— START —

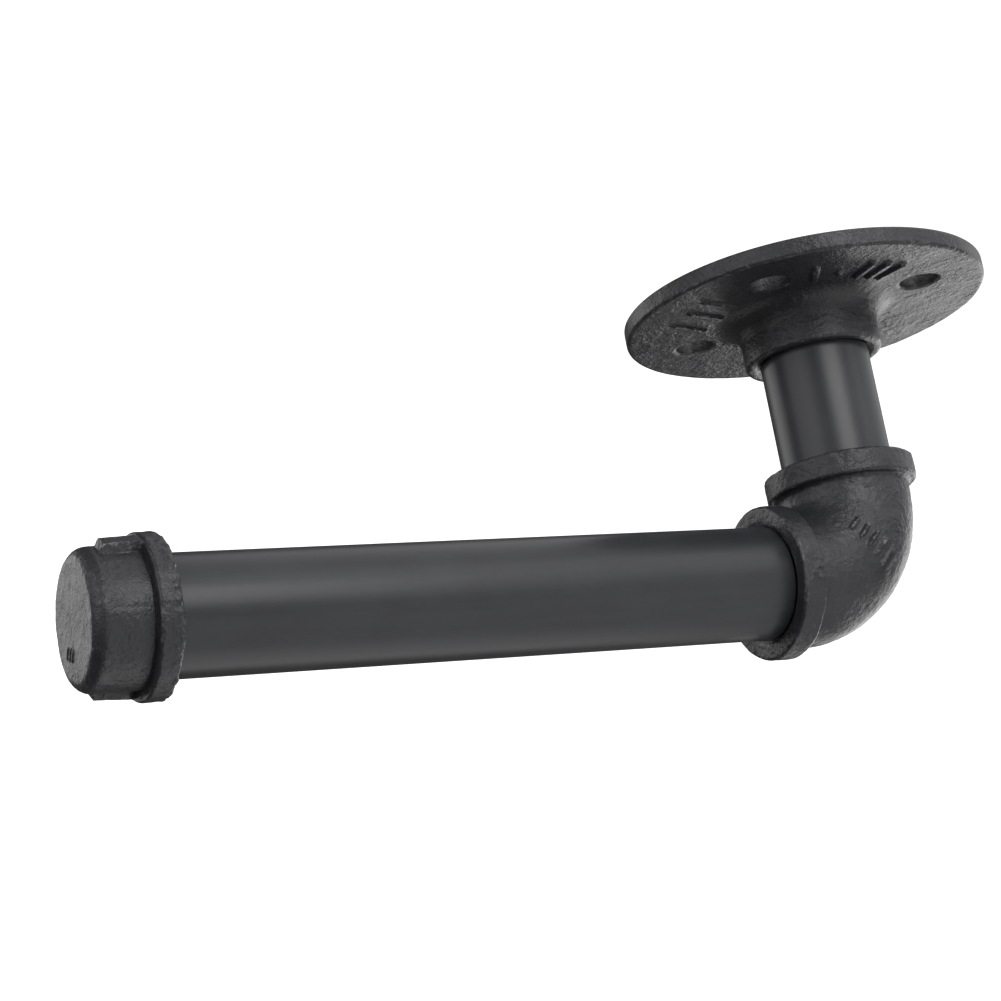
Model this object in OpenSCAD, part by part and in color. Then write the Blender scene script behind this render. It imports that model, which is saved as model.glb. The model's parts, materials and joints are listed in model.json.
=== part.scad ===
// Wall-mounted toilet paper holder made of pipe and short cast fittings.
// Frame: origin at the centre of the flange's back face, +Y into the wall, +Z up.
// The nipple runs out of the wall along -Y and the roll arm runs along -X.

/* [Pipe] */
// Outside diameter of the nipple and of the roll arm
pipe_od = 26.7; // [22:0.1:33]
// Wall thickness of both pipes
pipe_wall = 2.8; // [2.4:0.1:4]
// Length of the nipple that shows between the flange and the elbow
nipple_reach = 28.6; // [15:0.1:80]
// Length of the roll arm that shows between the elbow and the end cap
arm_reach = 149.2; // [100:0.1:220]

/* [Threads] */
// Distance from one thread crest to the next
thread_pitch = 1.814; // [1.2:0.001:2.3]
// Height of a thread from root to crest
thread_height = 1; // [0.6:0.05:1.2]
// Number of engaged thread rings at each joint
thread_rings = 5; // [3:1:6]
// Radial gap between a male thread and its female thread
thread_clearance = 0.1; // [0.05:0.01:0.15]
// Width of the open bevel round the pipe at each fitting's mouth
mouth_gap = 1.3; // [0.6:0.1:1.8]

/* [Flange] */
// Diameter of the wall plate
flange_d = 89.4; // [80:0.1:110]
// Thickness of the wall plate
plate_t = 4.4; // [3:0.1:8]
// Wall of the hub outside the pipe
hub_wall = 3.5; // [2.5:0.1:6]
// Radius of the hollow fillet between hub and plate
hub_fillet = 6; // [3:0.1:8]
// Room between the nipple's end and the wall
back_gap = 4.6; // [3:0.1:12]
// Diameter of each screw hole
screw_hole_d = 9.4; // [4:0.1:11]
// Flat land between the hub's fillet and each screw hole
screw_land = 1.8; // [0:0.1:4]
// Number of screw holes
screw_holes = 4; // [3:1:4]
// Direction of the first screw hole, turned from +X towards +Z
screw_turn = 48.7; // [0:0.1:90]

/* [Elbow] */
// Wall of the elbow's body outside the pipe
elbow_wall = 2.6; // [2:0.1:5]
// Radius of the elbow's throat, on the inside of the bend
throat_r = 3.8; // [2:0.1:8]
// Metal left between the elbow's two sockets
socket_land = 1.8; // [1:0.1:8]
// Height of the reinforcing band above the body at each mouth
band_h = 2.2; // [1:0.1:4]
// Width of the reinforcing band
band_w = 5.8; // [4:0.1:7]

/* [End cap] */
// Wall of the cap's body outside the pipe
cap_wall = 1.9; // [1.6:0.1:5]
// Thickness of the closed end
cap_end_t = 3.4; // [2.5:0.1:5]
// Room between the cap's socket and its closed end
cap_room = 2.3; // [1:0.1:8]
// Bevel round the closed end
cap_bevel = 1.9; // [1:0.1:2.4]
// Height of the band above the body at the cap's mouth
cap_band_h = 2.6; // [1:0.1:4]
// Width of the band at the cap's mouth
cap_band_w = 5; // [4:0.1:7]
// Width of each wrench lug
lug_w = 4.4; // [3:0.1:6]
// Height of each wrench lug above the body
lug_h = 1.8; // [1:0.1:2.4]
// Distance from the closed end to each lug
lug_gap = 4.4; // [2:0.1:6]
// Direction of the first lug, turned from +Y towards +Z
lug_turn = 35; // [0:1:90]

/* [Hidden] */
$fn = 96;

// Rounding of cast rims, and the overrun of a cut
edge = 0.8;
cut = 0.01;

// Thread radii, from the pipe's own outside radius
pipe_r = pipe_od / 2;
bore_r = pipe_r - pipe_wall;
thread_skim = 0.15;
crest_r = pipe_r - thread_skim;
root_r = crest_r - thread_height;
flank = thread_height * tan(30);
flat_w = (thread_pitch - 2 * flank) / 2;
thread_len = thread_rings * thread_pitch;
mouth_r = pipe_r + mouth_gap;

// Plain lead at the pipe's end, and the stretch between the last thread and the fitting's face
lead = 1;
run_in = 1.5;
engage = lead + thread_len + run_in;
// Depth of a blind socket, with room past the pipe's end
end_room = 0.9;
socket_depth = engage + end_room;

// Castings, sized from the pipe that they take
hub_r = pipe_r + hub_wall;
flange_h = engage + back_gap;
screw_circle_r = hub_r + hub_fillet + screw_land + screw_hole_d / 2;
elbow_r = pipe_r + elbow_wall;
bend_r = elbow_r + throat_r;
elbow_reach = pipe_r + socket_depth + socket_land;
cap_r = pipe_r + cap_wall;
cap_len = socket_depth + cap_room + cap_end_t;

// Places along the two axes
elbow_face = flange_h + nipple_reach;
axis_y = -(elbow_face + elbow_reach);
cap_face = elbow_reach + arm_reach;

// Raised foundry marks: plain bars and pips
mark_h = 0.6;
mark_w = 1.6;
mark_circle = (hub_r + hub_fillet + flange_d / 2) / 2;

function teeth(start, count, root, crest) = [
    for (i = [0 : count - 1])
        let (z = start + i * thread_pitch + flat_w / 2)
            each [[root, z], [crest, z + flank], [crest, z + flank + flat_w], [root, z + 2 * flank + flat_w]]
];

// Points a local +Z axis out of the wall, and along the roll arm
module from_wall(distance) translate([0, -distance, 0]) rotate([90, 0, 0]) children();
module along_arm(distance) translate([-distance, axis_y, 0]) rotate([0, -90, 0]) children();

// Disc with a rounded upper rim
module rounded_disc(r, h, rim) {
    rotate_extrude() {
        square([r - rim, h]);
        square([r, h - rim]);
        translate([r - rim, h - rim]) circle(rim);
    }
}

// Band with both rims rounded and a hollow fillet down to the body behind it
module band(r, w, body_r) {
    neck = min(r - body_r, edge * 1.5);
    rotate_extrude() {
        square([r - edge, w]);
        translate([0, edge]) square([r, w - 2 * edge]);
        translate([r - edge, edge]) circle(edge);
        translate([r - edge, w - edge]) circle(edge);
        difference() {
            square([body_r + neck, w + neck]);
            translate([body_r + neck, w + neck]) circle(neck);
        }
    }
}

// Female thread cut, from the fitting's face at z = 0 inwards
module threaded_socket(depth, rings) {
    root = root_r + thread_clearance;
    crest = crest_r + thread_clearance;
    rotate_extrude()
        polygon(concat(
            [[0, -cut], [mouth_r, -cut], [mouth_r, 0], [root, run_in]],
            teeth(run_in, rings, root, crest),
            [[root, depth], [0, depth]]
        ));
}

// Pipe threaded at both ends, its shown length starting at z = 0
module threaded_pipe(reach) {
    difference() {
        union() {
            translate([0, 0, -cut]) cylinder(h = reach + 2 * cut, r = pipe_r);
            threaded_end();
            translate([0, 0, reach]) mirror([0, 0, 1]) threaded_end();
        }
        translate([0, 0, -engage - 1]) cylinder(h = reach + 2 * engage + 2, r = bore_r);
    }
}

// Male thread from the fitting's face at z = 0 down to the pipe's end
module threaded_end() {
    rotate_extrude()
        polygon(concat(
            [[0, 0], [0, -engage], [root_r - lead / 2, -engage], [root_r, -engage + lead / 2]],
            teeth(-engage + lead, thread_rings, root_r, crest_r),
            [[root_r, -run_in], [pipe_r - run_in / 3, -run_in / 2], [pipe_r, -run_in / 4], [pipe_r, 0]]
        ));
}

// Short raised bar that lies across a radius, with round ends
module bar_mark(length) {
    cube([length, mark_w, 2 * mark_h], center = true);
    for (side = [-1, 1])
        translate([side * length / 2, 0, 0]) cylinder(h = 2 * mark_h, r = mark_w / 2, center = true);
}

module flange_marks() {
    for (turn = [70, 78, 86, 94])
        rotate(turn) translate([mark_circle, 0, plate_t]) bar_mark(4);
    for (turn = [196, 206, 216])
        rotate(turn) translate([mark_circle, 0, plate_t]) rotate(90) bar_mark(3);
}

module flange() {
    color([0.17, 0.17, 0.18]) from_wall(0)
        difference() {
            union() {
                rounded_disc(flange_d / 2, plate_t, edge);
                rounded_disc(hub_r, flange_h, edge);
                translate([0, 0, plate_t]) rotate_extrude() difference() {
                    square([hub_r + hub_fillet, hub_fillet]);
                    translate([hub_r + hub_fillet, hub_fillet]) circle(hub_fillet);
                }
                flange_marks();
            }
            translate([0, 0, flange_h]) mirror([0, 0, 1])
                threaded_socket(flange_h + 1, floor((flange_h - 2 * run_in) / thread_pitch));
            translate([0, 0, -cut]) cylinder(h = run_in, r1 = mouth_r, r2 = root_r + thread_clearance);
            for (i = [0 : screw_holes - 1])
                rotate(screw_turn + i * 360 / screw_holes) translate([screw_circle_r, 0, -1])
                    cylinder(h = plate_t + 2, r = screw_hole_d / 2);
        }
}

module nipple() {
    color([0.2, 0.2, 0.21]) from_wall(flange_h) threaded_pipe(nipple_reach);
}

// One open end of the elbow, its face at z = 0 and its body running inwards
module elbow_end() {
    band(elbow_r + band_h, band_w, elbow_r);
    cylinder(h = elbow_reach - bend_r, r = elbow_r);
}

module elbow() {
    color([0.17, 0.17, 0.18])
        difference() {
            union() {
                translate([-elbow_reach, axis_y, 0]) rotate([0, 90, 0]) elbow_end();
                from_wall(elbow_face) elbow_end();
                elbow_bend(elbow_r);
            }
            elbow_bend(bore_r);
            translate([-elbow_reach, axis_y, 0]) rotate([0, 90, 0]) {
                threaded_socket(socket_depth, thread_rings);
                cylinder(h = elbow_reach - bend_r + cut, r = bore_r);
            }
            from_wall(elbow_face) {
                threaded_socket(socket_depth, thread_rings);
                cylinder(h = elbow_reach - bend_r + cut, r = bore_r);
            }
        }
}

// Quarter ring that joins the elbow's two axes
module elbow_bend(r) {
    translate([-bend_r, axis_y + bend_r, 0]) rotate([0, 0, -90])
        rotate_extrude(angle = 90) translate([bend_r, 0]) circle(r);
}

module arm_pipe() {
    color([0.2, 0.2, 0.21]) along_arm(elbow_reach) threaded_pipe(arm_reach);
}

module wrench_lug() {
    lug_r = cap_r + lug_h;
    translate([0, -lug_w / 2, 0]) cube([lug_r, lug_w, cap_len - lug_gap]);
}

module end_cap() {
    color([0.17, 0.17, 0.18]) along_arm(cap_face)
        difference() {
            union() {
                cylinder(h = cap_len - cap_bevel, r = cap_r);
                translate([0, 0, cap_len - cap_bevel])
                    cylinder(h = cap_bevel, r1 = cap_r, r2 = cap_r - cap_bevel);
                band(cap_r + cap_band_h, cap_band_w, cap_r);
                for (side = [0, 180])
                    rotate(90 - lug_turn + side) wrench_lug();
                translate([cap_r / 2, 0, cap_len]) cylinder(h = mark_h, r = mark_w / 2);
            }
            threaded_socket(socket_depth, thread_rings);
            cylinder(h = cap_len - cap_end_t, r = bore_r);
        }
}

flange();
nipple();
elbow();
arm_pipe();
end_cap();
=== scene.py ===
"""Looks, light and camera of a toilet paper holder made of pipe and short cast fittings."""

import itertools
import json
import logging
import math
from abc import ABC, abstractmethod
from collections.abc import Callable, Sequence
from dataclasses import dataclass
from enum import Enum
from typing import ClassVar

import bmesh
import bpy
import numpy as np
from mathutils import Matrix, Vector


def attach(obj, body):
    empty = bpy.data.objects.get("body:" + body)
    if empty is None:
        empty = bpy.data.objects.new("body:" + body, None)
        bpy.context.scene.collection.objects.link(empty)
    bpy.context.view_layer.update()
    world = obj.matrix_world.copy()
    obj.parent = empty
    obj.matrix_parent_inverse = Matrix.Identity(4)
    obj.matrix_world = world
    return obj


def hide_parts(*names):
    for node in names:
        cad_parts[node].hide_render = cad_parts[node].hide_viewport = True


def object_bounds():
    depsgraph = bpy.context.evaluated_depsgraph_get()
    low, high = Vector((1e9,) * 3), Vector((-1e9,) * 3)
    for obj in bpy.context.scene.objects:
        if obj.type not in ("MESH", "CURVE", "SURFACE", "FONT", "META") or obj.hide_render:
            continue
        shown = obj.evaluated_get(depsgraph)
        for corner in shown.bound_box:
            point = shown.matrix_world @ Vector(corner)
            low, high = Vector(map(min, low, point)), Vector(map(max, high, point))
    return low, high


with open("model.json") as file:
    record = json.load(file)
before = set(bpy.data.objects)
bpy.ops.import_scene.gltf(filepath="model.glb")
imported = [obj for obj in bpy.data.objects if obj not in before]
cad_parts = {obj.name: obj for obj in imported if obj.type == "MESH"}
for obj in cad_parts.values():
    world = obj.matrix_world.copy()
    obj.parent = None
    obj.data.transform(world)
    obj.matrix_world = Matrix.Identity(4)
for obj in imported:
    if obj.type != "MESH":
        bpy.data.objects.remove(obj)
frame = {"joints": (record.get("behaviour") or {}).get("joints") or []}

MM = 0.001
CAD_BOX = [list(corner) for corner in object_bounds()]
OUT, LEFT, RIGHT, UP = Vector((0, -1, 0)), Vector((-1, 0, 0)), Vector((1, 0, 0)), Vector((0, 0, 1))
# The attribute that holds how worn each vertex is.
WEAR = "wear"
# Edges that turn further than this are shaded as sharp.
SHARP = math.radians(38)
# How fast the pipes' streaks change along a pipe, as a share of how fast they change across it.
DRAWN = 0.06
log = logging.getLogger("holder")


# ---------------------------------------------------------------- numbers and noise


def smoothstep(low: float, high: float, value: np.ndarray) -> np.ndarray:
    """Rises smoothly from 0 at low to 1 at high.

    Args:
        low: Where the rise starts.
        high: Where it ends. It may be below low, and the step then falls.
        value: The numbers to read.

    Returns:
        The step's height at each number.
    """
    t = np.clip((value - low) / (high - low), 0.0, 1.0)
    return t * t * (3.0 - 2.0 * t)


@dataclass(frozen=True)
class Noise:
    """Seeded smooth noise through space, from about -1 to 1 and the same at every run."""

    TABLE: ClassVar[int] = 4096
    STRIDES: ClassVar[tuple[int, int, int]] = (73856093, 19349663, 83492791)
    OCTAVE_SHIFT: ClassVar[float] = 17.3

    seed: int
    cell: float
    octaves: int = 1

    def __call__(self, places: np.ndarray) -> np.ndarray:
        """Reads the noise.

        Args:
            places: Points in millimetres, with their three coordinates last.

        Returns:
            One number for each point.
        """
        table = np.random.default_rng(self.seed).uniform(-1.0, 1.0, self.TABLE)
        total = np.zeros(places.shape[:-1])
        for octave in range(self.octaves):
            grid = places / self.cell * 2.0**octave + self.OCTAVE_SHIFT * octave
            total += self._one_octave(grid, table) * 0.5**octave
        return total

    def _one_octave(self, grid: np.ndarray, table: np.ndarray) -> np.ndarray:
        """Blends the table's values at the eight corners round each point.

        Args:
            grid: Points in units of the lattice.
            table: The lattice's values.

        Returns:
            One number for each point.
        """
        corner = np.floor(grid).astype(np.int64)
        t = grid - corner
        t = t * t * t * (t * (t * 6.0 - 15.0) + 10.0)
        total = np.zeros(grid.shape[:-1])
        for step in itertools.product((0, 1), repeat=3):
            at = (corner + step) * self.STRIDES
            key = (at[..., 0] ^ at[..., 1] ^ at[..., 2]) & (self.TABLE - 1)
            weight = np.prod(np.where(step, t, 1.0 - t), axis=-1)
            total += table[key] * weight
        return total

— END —

## YOUR TASK:
From the first line of the data through the line with "screw_turn = 48.7; // [0:0.1:90]", quote each line exactly and add nothing else.

## TASK ANSWER:
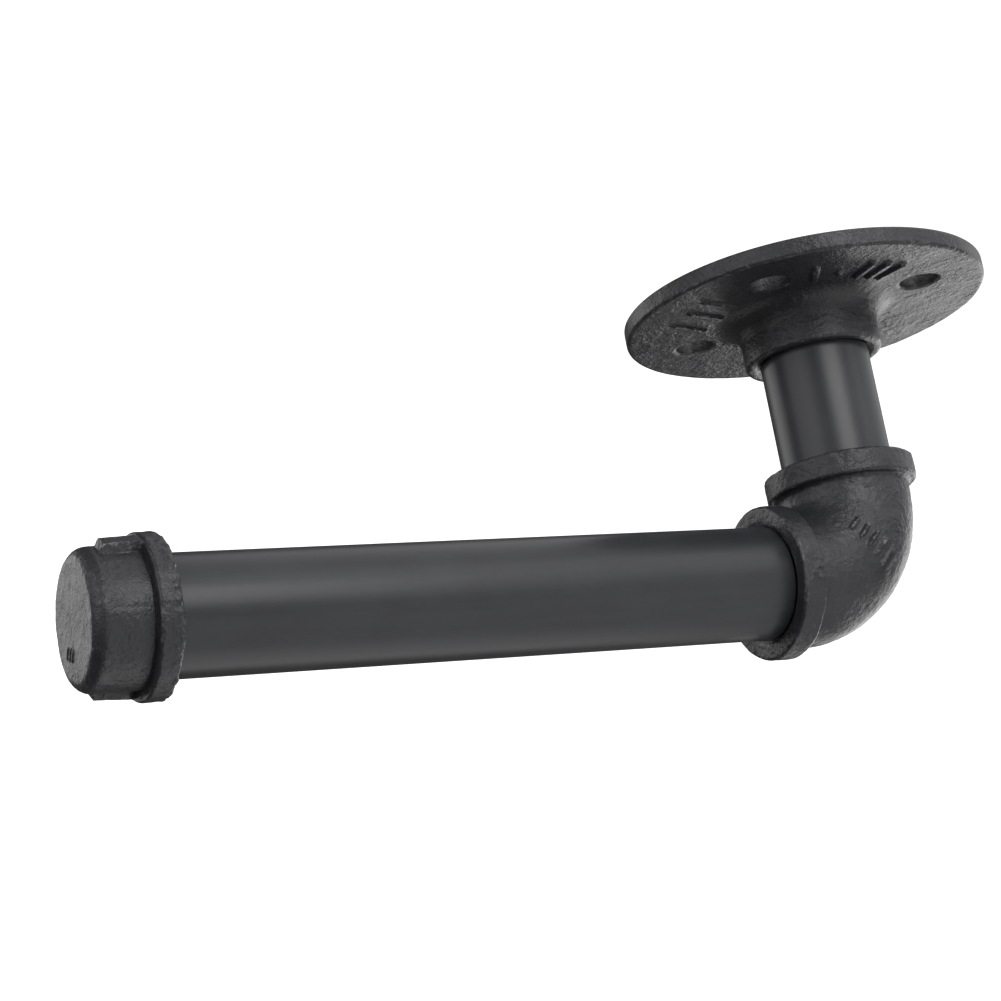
Model this object in OpenSCAD, part by part and in color. Then write the Blender scene script behind this render. It imports that model, which is saved as model.glb. The model's parts, materials and joints are listed in model.json.
=== part.scad ===
// Wall-mounted toilet paper holder made of pipe and short cast fittings.
// Frame: origin at the centre of the flange's back face, +Y into the wall, +Z up.
// The nipple runs out of the wall along -Y and the roll arm runs along -X.

/* [Pipe] */
// Outside diameter of the nipple and of the roll arm
pipe_od = 26.7; // [22:0.1:33]
// Wall thickness of both pipes
pipe_wall = 2.8; // [2.4:0.1:4]
// Length of the nipple that shows between the flange and the elbow
nipple_reach = 28.6; // [15:0.1:80]
// Length of the roll arm that shows between the elbow and the end cap
arm_reach = 149.2; // [100:0.1:220]

/* [Threads] */
// Distance from one thread crest to the next
thread_pitch = 1.814; // [1.2:0.001:2.3]
// Height of a thread from root to crest
thread_height = 1; // [0.6:0.05:1.2]
// Number of engaged thread rings at each joint
thread_rings = 5; // [3:1:6]
// Radial gap between a male thread and its female thread
thread_clearance = 0.1; // [0.05:0.01:0.15]
// Width of the open bevel round the pipe at each fitting's mouth
mouth_gap = 1.3; // [0.6:0.1:1.8]

/* [Flange] */
// Diameter of the wall plate
flange_d = 89.4; // [80:0.1:110]
// Thickness of the wall plate
plate_t = 4.4; // [3:0.1:8]
// Wall of the hub outside the pipe
hub_wall = 3.5; // [2.5:0.1:6]
// Radius of the hollow fillet between hub and plate
hub_fillet = 6; // [3:0.1:8]
// Room between the nipple's end and the wall
back_gap = 4.6; // [3:0.1:12]
// Diameter of each screw hole
screw_hole_d = 9.4; // [4:0.1:11]
// Flat land between the hub's fillet and each screw hole
screw_land = 1.8; // [0:0.1:4]
// Number of screw holes
screw_holes = 4; // [3:1:4]
// Direction of the first screw hole, turned from +X towards +Z
screw_turn = 48.7; // [0:0.1:90]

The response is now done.